Q: How do you switch between Server and Workstation GC?

A: Set DOTNET_GCServer=1 (or configure in runtimeconfig) for Server GC. Without it, Workstation GC is used by default for desktop apps. Always verify with GCSettings.IsServerGC.

Q: Why is Server GC ideal for web APIs?

A: It creates a GC worker per core and uses larger segments, reducing collection frequency and keeping throughput high under heavy allocation workloads common in APIs.

Q: When would Workstation GC outperform Server GC?

A: In small, CPU-limited containers or interactive desktop apps where shorter individual pauses matter more than raw throughput. Always measure both modes.

Q: Do latency modes differ between Server and Workstation GC?

A: Both support GCSettings.LatencyMode options (Interactive, Batch, SustainedLowLatency, NoGCRegion). Choose based on workload, not GC flavor.

Q: How does containerization affect GC choice?

A: .NET respects container CPU/memory limits when sizing GC segments and threads.
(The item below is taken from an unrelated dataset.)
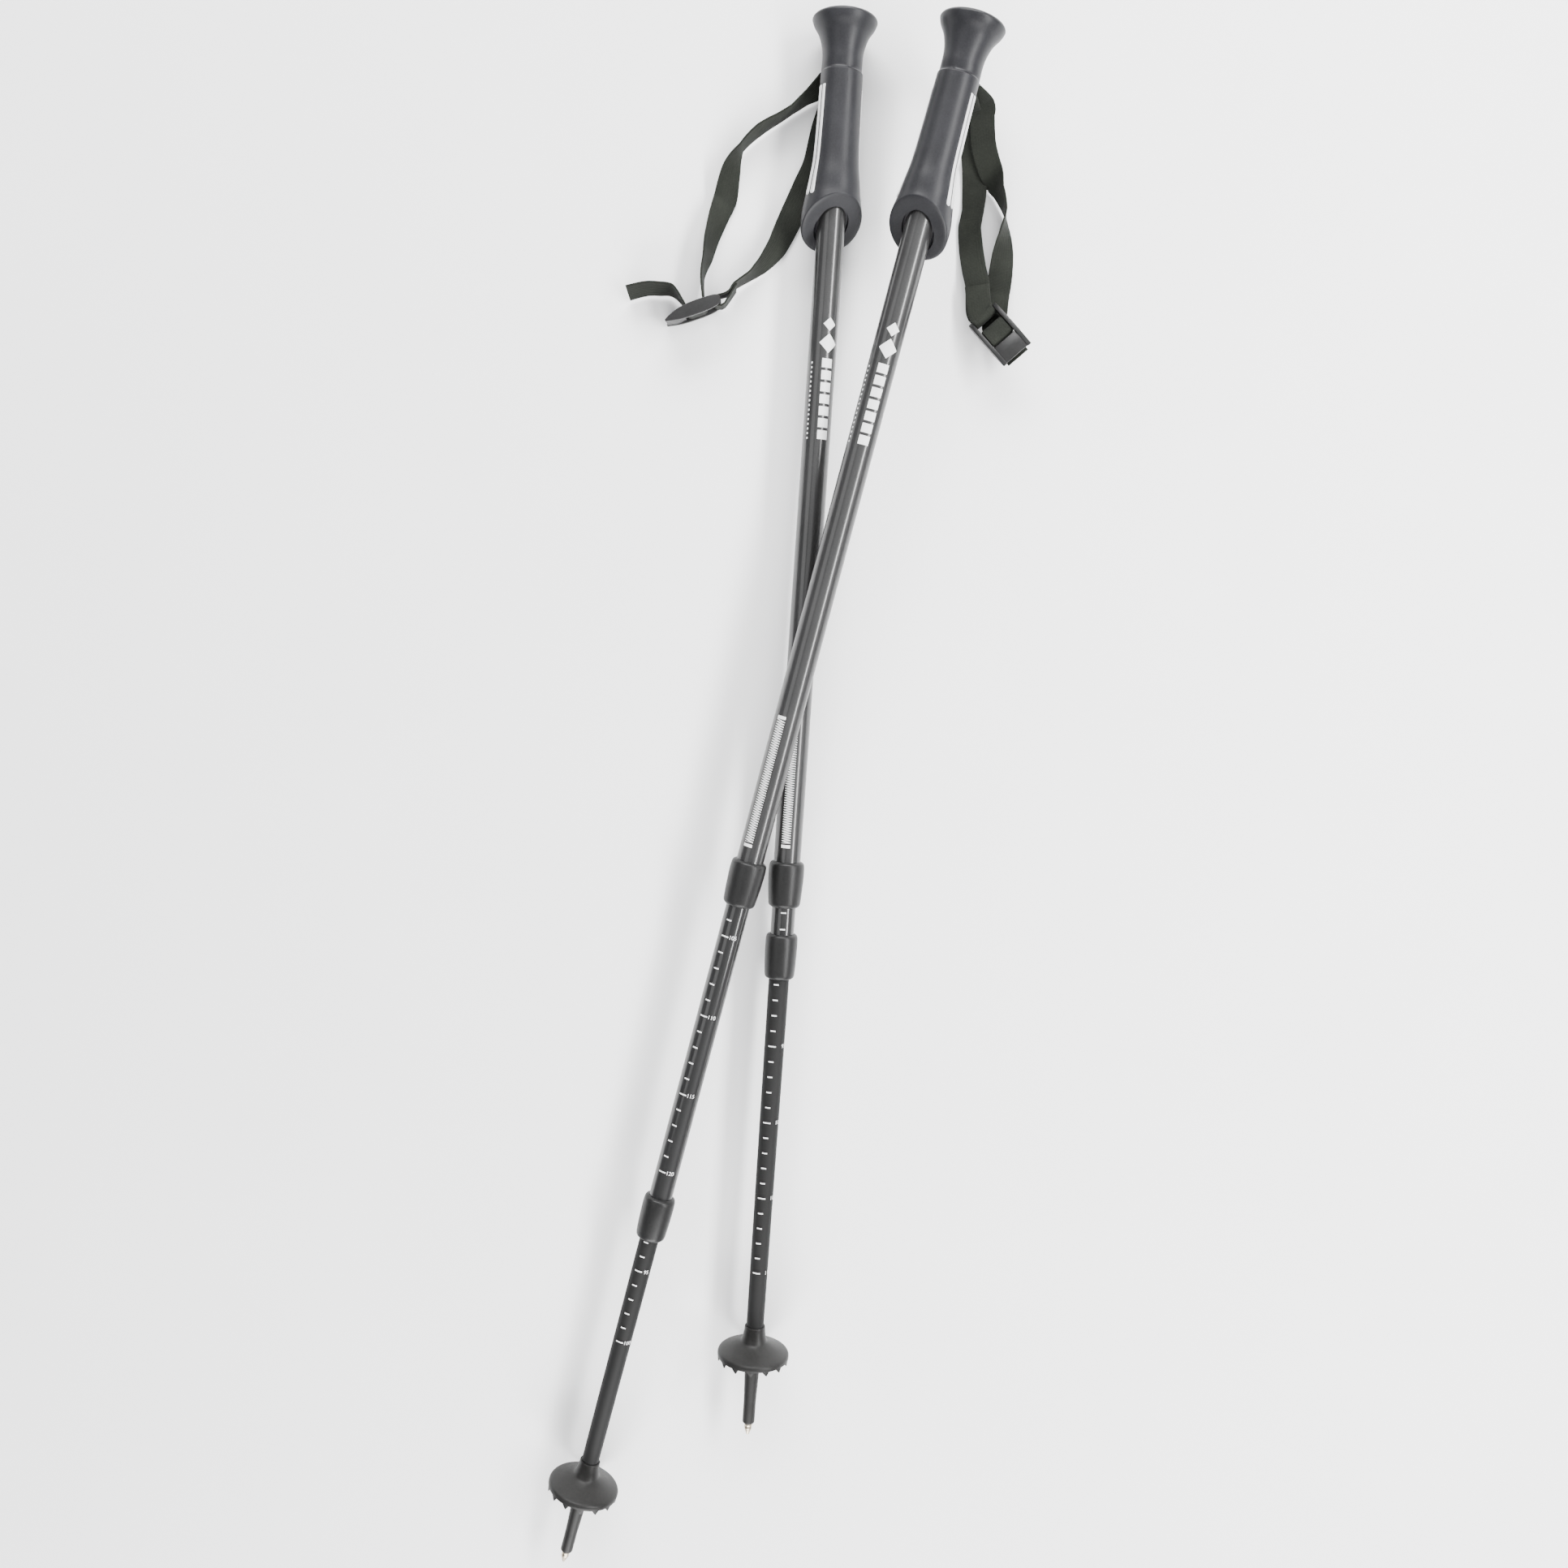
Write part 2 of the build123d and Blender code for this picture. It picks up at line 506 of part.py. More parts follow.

If you limit CPUs, Server GC creates fewer worker threads accordingly.

Q: How do you monitor GC mode effectiveness?

A: Track % Time in GC, Gen2 counts, and LOH size via dotnet-counters or App Insights. Compare metrics when toggling between modes to justify the configuration.

Q: Can you mix modes within the same process?

A: No. GC mode is a process-wide setting configured at startup. You can’t run Server GC for some components and Workstation GC for others.

Q: How do pinned objects behave under each mode?

A: Pinning affects compaction regardless of GC mode. However, Server GC’s larger segments mean fragmentation can be more noticeable if you pin frequently.

Q: Does background GC behave differently between modes?

A: Server GC runs background Gen2 collections in parallel. Workstation GC also supports background GC but with fewer worker threads, so concurrency benefits are smaller.

Q: What’s your quick pitch comparing the two?

A: “Server GC maximizes throughput on multi-core servers via parallel collections; Workstation GC prioritizes responsiveness with shorter pauses. Choose based on workload and validate with GC metrics.”